··· COLLECTED DATA

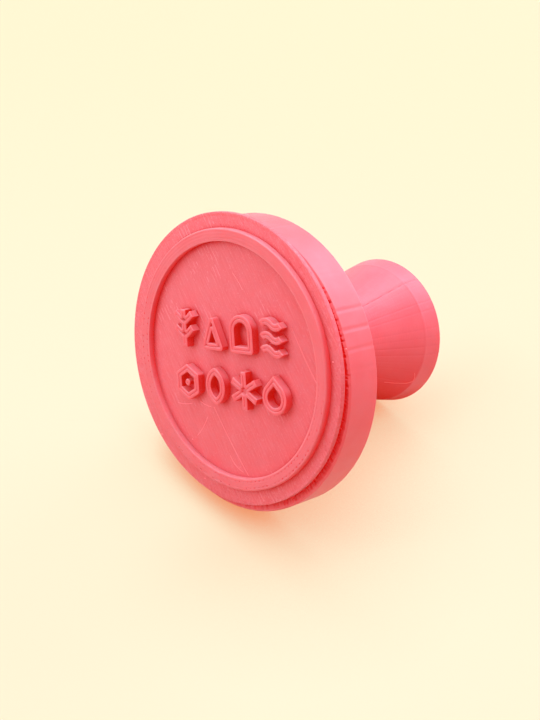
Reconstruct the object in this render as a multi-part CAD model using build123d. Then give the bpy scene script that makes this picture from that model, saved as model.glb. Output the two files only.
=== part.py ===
from build123d import *
import os
from math import asin, atan, cos, degrees, radians, sin, tan

# Clay stamp, printed in plastic: a flared grip on a thick backing flange, and a thin stamping
# plate bonded to the flange by hand, a little off its centre. The plate carries a raised border
# ring and eight raised figures. All sizes are in millimetres.
#
# Every piece is first modelled along the stamp's own axis, with Z = 0 on the field of the
# stamping plate and +Z towards the end of the grip. The stamp is then laid on its side, on the
# rim of the flange and the end of the grip, as it rests on a table: the face looks along -Y and
# a little upwards, and the table is Z = 0.

# Stamping plate
plate_diameter = 39.5
plate_thickness = 0.9
plate_shift_x = -0.5           # the plate's centre against the flange's, across the face
plate_shift_up = 0.8           # and up the face

# Border ring on the plate
ring_margin = 2.15             # step of bare plate outside the ring
ring_width = 1.7
ring_height = 0.85
ring_shift_x = 0.4             # the ring's centre against the plate's
ring_shift_up = 0.3

# Bond between the plate and the flange
bond_thickness = 0.25
bond_setback = 1.1             # how far the bond stays behind the plate's rim

# Backing flange
flange_margin = 0.25           # the flange's corners reach this much past the plate's radius
flange_thickness = 5.55
flange_edge_break = 0.4

# Grip
grip_length = 25.4
neck_diameter = 10.0
flare_angle = 25.2             # degrees, between the flare and the axis
flare_blend_radius = 14.0
band_length = 2.85
band_front_diameter = 20.5
band_end_diameter = 21.6
band_edge_break = 0.25

# Key that seats the grip in the flange
key_across_corners = 6.4
key_length = 3.4
key_clearance = 0.12
key_end_clearance = 0.3

# Raised figures
figure_width = 4.3
figure_height = 5.1
figure_gap = 1.2               # between the figures of one row
row_gap = 2.4                  # between the two rows
row_turn = 25.0                # degrees, the rows against the table
block_shift_x = 0.3            # the middle of the rows against the ring's centre
block_shift_up = 0.3
relief_height = 1.15
stroke = 0.95
corner_radius = 0.45
leaf_width = 3.7
branch_pairs = 2
branch_pitch = 1.9
branch_rise = 1.3
ripple_swing = 0.36
ripples = 3

# Printed outlines are straight-sided: the flange and the grip are both drawn with this many sides
facets = 50
blend_steps = 5

# Sizes that follow
plate_back = plate_thickness
flange_front = plate_back + bond_thickness
flange_back = flange_front + flange_thickness
grip_end = flange_back + grip_length
flange_diameter = plate_diameter + 2 * flange_margin
ring_diameter = plate_diameter - 2 * ring_margin
facet_pitch = 360 / facets


def shifted(plane, x, up):
    """The same plane with its centre moved across and up the face."""
    return Plane(plane.from_local_coords((x, up, 0)), x_dir=plane.x_dir, z_dir=plane.z_dir)


# The stamping face as it is seen from the front: X to the right, Y up the face
axis_plane = Plane(origin=(0, 0, 0), x_dir=(1, 0, 0), z_dir=(0, 0, -1))
plate_plane = shifted(axis_plane, plate_shift_x, plate_shift_up)
ring_plane = shifted(plate_plane, ring_shift_x, ring_shift_up)
block_plane = shifted(ring_plane, block_shift_x, block_shift_up)


def many_sided(diameter, height, turn=0.0):
    """A straight-sided round outline, measured over its corners, at a height along the axis."""
    return Pos(0, 0, height) * RegularPolygon(diameter / 2, facets, rotation=turn)


# Grip and flange


def flare_stations():
    """Heights along the axis and diameters of the grip: neck, blend arc, straight flare, band."""
    neck_radius = neck_diameter / 2
    band_front = grip_end - band_length
    blend_end_radius = neck_radius + flare_blend_radius * (1 - cos(radians(flare_angle)))
    flare_run = (band_front_diameter / 2 - blend_end_radius) / tan(radians(flare_angle))
    blend_start = band_front - flare_run - flare_blend_radius * sin(radians(flare_angle))
    stations = [(flange_back, neck_diameter)]
    for step in range(blend_steps + 1):
        turn = radians(flare_angle) * step / blend_steps
        height = blend_start + flare_blend_radius * sin(turn)
        stations.append((height, 2 * (neck_radius + flare_blend_radius * (1 - cos(turn)))))
    stations.append((band_front, band_front_diameter))
    stations.append((grip_end - band_edge_break, band_end_diameter))
    stations.append((grip_end, band_end_diameter - 2 * band_edge_break))
    return stations


def key_section(clearance=0.0):
    """The six-sided key that stops the grip from turning in the flange."""
    corner_clearance = clearance / cos(radians(30))
    return RegularPolygon(key_across_corners / 2 + corner_clearance, 6)


def make_grip():
    """Flared handle, half a facet round from the flange, with its key at the flange end."""
    sections = [many_sided(size, height, facet_pitch / 2) for height, size in flare_stations()]
    body = loft(sections, ruled=True)
    key = extrude(Pos(0, 0, flange_back) * key_section(), -key_length)
    return body + key


def make_backing_flange():
    """Thick disc behind the plate, with its rear edge broken and a blind socket for the key."""
    disc = extrude(many_sided(flange_diameter, flange_front), flange_thickness)
    disc = chamfer(disc.edges().group_by(Axis.Z)[-1], flange_edge_break)
    socket_depth = key_length + key_end_clearance
    socket = extrude(Pos(0, 0, flange_back) * key_section(key_clearance), -socket_depth)
    return disc - socket


# Plate, ring and the bond


def make_stamping_plate():
    """Thin round plate whose front face is the field between the raised figures."""
    return extrude(plate_plane * Circle(plate_diameter / 2), -plate_thickness)


def make_bond_film():
    """Bond behind the plate. It stops short of the rim, so a dark gap shows all round."""
    outline = plate_plane.offset(-plate_back) * Circle(plate_diameter / 2 - bond_setback)
    return extrude(outline, -bond_thickness)


def make_border_ring():
    """Raised ring round the field."""
    outer = Circle(ring_diameter / 2)
    inner = Circle(ring_diameter / 2 - ring_width)
    return extrude(ring_plane * (outer - inner), ring_height)


# Raised figures, each drawn about its own centre, one stroke wide


def outline_of(shape, rounded_corners=()):
    """A closed line, one stroke wide, just inside a shape, with some outer corners rounded."""
    inside = offset(shape, -stroke)
    if rounded_corners:
        shape = fillet(rounded_corners, corner_radius)
    return shape - inside


def line_between(start, end):
    """A straight line, one stroke wide."""
    return trace(Line(start, end), stroke)


def sprig():
    """Upright stem with pairs of branches."""
    half_width = (figure_width - stroke) / 2
    half_height = figure_height / 2
    tip = half_height - stroke / 2
    shape = line_between((0, -half_height), (0, half_height))
    for pair in range(branch_pairs):
        foot = tip - branch_rise - pair * branch_pitch
        for side in (-1, 1):
            shape += line_between((0, foot), (side * half_width, foot + branch_rise))
    return shape


def triangle():
    """Upright triangle, drawn as an outline."""
    half_width = figure_width / 2
    half_height = figure_height / 2
    corners = [(-half_width, -half_height), (half_width, -half_height), (0, half_height)]
    shape = Polygon(*corners, align=None)
    return outline_of(shape, shape.vertices())


def arch():
    """Round-headed arch on a flat sill, drawn as an outline."""
    radius = figure_width / 2
    springing = figure_height / 2 - radius
    leg_height = springing + figure_height / 2
    shape = Pos(0, springing) * Circle(radius)
    shape += Pos(0, springing - leg_height / 2) * Rectangle(figure_width, leg_height)
    return outline_of(shape, shape.vertices().group_by(Axis.Y)[0])


def waves():
    """Level ripples, one above the other."""
    half_run = (figure_width - stroke) / 2
    lowest = (stroke - figure_height) / 2 + ripple_swing
    pitch = -2 * lowest / (ripples - 1)
    shape = Sketch()
    for ripple in range(ripples):
        level = lowest + ripple * pitch
        crest = ThreePointArc((-half_run, level), (-half_run / 2, level + ripple_swing), (0, level))
        trough = ThreePointArc((0, level), (half_run / 2, level - ripple_swing), (half_run, level))
        shape += trace([crest, trough], stroke)
    return shape


def hexagon():
    """Six-sided cell standing on one corner, with a dot in it."""
    shape = RegularPolygon(figure_height / 2, 6, rotation=90)
    return outline_of(shape, shape.vertices()) + Circle(stroke / 2)


def leaf():
    """Pointed leaf, drawn as an outline."""
    half_width = leaf_width / 2
    half_height = figure_height / 2
    bow = (half_height**2 - half_width**2) / leaf_width
    blade = Pos(bow, 0) * Circle(bow + half_width)
    blade &= Pos(-bow, 0) * Circle(bow + half_width)
    return outline_of(blade)


def star():
    """Six arms, each one stroke wide."""
    reach = figure_height / 2
    shape = Sketch()
    for arm in range(3):
        turn = radians(90 + 60 * arm)
        end = (reach * cos(turn), reach * sin(turn))
        shape += line_between((-end[0], -end[1]), end)
    return shape


def drop():
    """Round-bottomed drop with its point upwards, drawn as an outline."""
    radius = figure_width / 2
    middle = radius - figure_height / 2
    point = figure_height / 2
    touch = asin(radius / (point - middle))
    side = (radius * cos(touch), middle + radius * sin(touch))
    outline = Line((0, point), side)
    outline += ThreePointArc(side, (0, -figure_height / 2), (-side[0], side[1]))
    outline += Line((-side[0], side[1]), (0, point))
    return outline_of(make_face(outline))


figure_rows = [
    {"sprig": sprig, "triangle": triangle, "arch": arch, "waves": waves},
    {"hexagon": hexagon, "leaf": leaf, "star": star, "drop": drop},
]


def make_relief_figures():
    """All the raised figures, in two rows that rise to the right."""
    figures = {}
    for row_number, row in enumerate(figure_rows):
        up = ((len(figure_rows) - 1) / 2 - row_number) * (figure_height + row_gap)
        for column, (name, draw) in enumerate(row.items()):
            across = (column - (len(row) - 1) / 2) * (figure_width + figure_gap)
            place = block_plane * Rot(Z=row_turn) * Pos(across, up)
            figures[f"relief_{name}"] = extrude(place * draw(), relief_height)
    return figures


# The stamp as it lies on the table


def lying_turn():
    """Turn that lays the stamp on a flat of the flange and a corner of the grip's end."""
    flange_flat_radius = flange_diameter / 2 * cos(radians(facet_pitch / 2))
    drop_to_grip = flange_flat_radius - band_end_diameter / 2
    run_to_grip = (grip_end - band_edge_break) - (flange_back - flange_edge_break)
    tilt = degrees(atan(drop_to_grip / run_to_grip))
    return Rot(X=-90 - tilt)


def lay_on_table(pieces):
    """Lay every piece on its side, on Z = 0, with the origin under the middle of the stamp."""
    turned = {name: lying_turn() * piece for name, piece in pieces.items()}
    box = Compound(list(turned.values())).bounding_box()
    to_table = Pos(-box.center().X, -box.center().Y, -box.min.Z)
    return {name: to_table * piece for name, piece in turned.items()}


pieces = {
    "grip": make_grip(),
    "backing_flange": make_backing_flange(),
    "bond_film": make_bond_film(),
    "stamping_plate": make_stamping_plate(),
    "border_ring": make_border_ring(),
    **make_relief_figures(),
}

os.makedirs("parts", exist_ok=True)
for node, solid in lay_on_table(pieces).items():
    export_step(solid, f"parts/{node}.step")
    print(f"{node:20s} volume {solid.volume:8.2f} mm3")
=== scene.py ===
"""Look of a printed clay stamp that lies on its side: the printed surfaces, the studio and the camera.

Every piece is modelled in the stamp's own axes, in millimetres: X to the right as the face is seen from the
front, -Y up the face, Z = 0 on the field of the stamping plate and +Z towards the end of the grip. LyingPlace
then lays the meshes on the table, in metres.
"""

import logging
import math
import random
from collections.abc import Iterable, Sequence
from dataclasses import dataclass
from enum import Enum

import bmesh
import bpy
from mathutils import Euler, Matrix, Vector
from mathutils.bvhtree import BVHTree


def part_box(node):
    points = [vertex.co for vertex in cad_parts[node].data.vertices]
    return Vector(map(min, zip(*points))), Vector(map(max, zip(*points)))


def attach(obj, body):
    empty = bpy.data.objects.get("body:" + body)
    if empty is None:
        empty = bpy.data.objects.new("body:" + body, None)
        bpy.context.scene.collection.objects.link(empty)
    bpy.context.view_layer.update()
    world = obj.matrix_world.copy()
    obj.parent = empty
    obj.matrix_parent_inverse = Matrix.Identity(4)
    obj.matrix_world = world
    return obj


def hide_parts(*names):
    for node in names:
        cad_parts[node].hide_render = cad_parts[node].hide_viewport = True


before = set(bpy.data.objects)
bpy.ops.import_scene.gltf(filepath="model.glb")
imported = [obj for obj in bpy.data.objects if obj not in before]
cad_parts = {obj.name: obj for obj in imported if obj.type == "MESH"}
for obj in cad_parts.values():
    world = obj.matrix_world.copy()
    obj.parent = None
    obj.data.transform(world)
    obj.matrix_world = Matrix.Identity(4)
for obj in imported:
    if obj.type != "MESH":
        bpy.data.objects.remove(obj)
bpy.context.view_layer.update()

log = logging.getLogger("clay_stamp")

MM = 0.001
CLOSE = 1e-4  # two points nearer than this, in millimetres, are one

Colour = tuple[float, float, float]
Point2 = tuple[float, float]
Point3 = tuple[float, float, float]
Socket = bpy.types.NodeSocket
Value = Socket | float | Sequence[float]
Owner = bpy.types.Material | bpy.types.World
Inputs = dict[str | int, Value]
Mesh = bmesh.types.BMesh
Face = bmesh.types.BMFace
Vert = bmesh.types.BMVert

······

**DIRECTION**.
Above are some lines. Repeat exactly, and only, those from the line that has "for node, solid" through the line that has "before = set(bpy.data.objects)".

**COMPLETED TASK**.
for node, solid in lay_on_table(pieces).items():
    export_step(solid, f"parts/{node}.step")
    print(f"{node:20s} volume {solid.volume:8.2f} mm3")
=== scene.py ===
"""Look of a printed clay stamp that lies on its side: the printed surfaces, the studio and the camera.

Every piece is modelled in the stamp's own axes, in millimetres: X to the right as the face is seen from the
front, -Y up the face, Z = 0 on the field of the stamping plate and +Z towards the end of the grip. LyingPlace
then lays the meshes on the table, in metres.
"""

import logging
import math
import random
from collections.abc import Iterable, Sequence
from dataclasses import dataclass
from enum import Enum

import bmesh
import bpy
from mathutils import Euler, Matrix, Vector
from mathutils.bvhtree import BVHTree


def part_box(node):
    points = [vertex.co for vertex in cad_parts[node].data.vertices]
    return Vector(map(min, zip(*points))), Vector(map(max, zip(*points)))


def attach(obj, body):
    empty = bpy.data.objects.get("body:" + body)
    if empty is None:
        empty = bpy.data.objects.new("body:" + body, None)
        bpy.context.scene.collection.objects.link(empty)
    bpy.context.view_layer.update()
    world = obj.matrix_world.copy()
    obj.parent = empty
    obj.matrix_parent_inverse = Matrix.Identity(4)
    obj.matrix_world = world
    return obj


def hide_parts(*names):
    for node in names:
        cad_parts[node].hide_render = cad_parts[node].hide_viewport = True


before = set(bpy.data.objects)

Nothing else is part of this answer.